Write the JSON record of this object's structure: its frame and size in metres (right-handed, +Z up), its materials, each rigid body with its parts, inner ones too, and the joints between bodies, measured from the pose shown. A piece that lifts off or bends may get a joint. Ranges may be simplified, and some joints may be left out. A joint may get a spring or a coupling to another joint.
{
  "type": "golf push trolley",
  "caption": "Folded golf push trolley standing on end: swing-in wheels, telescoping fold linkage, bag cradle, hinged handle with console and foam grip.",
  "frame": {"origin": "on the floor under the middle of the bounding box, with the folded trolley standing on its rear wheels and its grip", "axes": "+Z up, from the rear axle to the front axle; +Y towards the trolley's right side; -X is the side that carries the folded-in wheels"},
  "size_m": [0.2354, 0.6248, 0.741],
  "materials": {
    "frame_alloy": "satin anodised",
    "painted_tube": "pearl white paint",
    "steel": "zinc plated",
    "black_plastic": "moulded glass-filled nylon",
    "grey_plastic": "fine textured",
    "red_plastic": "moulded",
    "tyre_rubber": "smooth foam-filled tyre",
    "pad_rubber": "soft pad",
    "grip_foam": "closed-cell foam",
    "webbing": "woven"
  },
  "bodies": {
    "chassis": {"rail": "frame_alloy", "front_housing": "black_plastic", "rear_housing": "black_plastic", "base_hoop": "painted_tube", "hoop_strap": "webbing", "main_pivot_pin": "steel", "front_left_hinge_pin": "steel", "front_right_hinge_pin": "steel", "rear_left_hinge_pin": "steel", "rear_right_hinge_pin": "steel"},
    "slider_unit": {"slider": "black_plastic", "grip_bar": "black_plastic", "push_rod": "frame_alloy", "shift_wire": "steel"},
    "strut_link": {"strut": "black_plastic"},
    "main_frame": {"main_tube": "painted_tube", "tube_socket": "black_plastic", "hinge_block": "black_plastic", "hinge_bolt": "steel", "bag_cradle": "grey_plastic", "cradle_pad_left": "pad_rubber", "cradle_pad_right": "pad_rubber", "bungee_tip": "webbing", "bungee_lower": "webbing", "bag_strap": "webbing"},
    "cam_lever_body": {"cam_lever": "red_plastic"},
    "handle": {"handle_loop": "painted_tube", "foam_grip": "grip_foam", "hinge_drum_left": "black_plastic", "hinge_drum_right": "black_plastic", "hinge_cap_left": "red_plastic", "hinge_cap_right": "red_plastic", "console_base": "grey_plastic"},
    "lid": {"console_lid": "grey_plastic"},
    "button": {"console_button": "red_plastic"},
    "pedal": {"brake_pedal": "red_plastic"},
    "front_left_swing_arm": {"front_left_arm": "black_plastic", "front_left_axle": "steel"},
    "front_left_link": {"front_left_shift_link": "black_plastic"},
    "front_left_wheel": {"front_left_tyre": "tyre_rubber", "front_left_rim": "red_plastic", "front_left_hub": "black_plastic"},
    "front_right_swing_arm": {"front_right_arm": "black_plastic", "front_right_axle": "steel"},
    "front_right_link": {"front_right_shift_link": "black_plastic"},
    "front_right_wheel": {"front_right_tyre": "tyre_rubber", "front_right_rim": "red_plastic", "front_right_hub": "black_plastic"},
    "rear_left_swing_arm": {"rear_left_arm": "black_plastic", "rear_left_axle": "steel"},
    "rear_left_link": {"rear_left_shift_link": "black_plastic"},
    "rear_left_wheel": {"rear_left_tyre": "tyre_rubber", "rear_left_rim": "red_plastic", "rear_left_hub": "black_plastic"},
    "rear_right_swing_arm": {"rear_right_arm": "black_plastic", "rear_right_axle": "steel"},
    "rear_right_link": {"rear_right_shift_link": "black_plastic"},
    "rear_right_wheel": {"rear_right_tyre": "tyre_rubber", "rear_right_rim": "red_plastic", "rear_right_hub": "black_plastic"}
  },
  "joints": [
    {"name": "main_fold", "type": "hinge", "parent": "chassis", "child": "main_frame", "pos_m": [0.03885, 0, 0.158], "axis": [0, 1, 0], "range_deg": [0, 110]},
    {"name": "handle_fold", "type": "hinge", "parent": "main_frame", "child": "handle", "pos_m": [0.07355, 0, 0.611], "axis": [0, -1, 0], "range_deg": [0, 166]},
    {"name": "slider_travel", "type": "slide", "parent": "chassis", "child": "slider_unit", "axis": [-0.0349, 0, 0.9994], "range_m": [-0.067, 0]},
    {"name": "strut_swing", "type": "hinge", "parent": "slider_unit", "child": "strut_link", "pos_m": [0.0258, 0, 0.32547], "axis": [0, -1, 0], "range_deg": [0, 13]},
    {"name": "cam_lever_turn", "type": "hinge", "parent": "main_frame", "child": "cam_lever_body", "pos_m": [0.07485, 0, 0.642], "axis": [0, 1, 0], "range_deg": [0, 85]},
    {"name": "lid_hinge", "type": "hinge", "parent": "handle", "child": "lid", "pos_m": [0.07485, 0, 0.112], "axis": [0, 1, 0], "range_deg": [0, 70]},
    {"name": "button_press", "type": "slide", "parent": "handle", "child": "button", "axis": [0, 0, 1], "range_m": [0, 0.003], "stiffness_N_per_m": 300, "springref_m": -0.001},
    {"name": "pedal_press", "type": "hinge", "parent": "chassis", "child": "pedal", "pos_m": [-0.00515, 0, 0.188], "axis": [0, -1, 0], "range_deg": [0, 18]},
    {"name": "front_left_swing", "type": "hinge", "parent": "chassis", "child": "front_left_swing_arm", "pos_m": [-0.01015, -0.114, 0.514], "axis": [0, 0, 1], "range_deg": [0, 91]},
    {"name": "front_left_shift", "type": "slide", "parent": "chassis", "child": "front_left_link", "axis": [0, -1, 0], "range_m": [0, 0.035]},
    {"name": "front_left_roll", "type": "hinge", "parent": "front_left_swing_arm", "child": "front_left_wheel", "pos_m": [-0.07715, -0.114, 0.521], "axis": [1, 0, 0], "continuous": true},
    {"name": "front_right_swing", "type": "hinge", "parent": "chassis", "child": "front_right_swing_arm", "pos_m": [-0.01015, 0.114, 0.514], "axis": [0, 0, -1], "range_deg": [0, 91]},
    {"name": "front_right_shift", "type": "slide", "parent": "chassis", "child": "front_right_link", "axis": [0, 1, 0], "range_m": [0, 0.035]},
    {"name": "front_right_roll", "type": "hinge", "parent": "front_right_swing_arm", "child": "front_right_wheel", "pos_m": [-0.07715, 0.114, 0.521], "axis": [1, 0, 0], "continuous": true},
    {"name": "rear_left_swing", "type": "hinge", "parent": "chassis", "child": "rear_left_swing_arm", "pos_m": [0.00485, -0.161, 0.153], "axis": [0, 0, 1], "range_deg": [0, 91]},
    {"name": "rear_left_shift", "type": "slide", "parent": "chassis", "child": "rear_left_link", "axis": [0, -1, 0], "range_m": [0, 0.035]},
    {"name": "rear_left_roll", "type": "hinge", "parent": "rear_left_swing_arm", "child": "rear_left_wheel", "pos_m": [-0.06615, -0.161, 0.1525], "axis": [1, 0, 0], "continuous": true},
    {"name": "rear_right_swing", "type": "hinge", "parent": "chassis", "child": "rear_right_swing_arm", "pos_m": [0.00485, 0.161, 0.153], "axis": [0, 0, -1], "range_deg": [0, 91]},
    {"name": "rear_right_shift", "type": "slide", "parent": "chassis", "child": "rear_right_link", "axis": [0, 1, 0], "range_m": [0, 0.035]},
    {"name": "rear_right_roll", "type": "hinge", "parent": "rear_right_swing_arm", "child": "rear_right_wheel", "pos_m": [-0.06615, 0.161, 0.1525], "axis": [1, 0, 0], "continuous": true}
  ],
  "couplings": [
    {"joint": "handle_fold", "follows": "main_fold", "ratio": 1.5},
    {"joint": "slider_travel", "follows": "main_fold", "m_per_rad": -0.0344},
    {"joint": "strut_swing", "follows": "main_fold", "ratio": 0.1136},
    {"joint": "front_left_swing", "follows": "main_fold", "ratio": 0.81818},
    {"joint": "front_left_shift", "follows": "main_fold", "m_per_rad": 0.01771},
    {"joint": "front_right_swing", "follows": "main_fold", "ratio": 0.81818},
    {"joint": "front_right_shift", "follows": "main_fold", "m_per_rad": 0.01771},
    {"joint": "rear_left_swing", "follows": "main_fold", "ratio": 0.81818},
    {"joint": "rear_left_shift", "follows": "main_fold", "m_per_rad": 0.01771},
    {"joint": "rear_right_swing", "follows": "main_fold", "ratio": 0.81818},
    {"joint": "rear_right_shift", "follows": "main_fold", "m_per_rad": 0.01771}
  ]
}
━━━━━━━━
--- PROBLEM DESCRIPTION ---
Count every line above that holds the string "joints" and give the total, nothing more.

--- RESULT ---
2